» TASK REQUIREMENTS:
Search the material for the word "between" and report each line where it turns up.

Start of DATA

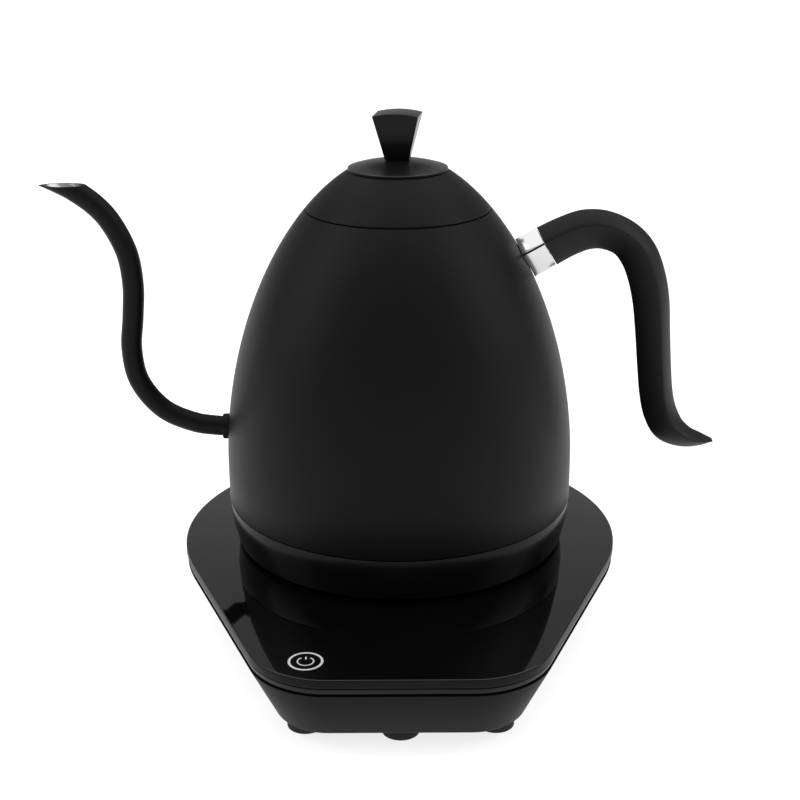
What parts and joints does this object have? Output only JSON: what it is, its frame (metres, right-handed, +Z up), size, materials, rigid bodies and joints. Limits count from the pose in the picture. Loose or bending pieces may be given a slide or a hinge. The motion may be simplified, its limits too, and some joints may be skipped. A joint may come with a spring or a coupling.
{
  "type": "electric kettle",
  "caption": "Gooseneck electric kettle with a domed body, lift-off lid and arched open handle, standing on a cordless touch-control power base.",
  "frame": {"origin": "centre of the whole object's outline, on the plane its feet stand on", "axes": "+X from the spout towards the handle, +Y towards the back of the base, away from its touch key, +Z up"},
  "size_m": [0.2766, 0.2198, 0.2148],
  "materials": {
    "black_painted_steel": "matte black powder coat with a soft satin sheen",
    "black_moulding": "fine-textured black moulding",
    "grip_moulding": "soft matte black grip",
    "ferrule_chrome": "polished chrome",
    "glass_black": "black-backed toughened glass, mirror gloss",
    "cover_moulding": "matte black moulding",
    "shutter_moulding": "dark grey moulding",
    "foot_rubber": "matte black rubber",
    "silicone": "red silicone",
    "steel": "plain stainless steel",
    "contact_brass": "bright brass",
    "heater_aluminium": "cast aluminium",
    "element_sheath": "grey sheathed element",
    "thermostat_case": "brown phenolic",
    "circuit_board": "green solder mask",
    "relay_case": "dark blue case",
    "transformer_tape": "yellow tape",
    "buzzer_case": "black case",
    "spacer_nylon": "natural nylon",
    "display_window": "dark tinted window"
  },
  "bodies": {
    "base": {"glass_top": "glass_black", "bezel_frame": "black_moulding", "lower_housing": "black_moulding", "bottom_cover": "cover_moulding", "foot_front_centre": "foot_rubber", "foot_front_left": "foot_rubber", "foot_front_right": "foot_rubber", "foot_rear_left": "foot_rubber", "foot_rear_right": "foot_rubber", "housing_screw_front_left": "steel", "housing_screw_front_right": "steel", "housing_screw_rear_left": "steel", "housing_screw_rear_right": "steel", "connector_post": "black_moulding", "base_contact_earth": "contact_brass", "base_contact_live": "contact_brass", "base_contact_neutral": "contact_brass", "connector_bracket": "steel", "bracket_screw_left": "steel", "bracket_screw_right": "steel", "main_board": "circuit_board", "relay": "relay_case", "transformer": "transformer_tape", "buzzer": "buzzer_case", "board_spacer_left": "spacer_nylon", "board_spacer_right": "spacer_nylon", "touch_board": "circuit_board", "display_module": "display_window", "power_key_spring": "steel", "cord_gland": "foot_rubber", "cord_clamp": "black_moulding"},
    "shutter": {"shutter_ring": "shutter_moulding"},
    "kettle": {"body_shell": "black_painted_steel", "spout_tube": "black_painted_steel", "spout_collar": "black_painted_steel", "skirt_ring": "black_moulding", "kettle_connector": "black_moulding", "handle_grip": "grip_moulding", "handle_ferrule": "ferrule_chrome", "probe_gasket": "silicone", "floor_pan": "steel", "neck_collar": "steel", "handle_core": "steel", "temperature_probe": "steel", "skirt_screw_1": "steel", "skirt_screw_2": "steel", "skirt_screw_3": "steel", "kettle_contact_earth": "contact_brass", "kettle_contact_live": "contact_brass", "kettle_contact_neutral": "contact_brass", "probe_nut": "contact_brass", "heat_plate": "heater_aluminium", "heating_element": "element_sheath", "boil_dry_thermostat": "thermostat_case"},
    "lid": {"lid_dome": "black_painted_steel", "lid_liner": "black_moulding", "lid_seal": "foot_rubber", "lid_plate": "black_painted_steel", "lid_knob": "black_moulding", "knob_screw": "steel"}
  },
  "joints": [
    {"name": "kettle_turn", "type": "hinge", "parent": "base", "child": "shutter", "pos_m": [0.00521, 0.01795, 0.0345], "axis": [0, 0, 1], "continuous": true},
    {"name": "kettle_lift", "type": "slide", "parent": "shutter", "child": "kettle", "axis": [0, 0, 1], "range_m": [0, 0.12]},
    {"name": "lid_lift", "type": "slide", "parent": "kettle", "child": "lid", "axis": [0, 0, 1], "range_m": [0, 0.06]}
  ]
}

End of DATA
Start of DATA

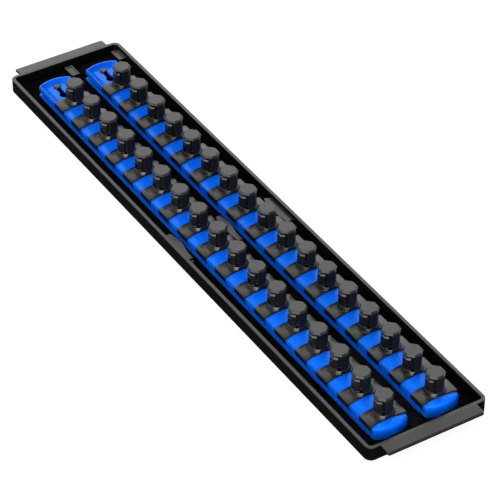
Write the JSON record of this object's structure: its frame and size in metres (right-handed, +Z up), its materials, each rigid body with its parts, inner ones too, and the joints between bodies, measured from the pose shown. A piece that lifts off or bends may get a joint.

End of DATA
Start of DATA

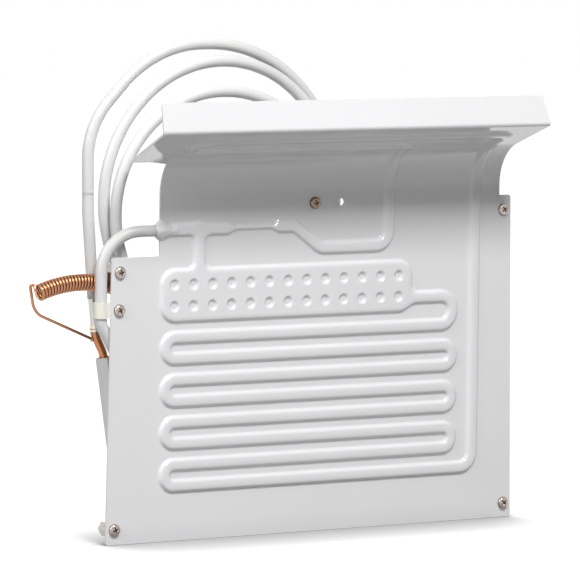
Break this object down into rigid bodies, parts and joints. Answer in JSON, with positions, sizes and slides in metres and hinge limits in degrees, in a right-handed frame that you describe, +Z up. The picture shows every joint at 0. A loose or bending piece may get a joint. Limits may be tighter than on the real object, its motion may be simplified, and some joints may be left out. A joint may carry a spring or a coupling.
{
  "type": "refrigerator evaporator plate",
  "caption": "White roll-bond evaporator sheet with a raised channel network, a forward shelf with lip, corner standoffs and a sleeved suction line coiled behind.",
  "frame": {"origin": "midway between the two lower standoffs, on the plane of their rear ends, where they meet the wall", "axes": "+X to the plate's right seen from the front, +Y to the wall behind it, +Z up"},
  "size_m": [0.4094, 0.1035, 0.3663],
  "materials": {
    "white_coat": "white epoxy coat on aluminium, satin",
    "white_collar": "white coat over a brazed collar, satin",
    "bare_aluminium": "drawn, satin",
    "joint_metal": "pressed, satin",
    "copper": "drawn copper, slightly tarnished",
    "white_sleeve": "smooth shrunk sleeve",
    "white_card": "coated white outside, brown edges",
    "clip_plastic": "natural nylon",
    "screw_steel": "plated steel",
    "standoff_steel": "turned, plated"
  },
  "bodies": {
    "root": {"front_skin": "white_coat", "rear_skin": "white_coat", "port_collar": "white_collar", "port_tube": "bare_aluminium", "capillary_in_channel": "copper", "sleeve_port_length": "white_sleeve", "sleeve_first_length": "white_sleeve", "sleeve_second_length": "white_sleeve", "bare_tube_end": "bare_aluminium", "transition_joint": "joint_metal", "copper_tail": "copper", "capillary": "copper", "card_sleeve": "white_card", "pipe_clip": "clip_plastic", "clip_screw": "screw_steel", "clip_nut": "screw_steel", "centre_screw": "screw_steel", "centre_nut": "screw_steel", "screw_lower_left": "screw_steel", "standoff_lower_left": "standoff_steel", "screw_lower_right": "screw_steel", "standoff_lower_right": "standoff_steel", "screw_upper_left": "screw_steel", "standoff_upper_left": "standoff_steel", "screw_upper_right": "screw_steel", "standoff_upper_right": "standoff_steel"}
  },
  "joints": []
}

End of DATA

» ANSWER FOR THE TASK:
Write the JSON record of this object's structure: its frame and size in metres (right-handed, +Z up), its materials, each rigid body with its parts, inner ones too, and the joints between bodies, measured from the pose shown. A piece that lifts off or bends may get a joint.
  "frame": {"origin": "midway between the two lower standoffs, on the plane of their rear ends, where they meet the wall", "axes": "+X to the plate's right seen from the front, +Y to the wall behind it, +Z up"},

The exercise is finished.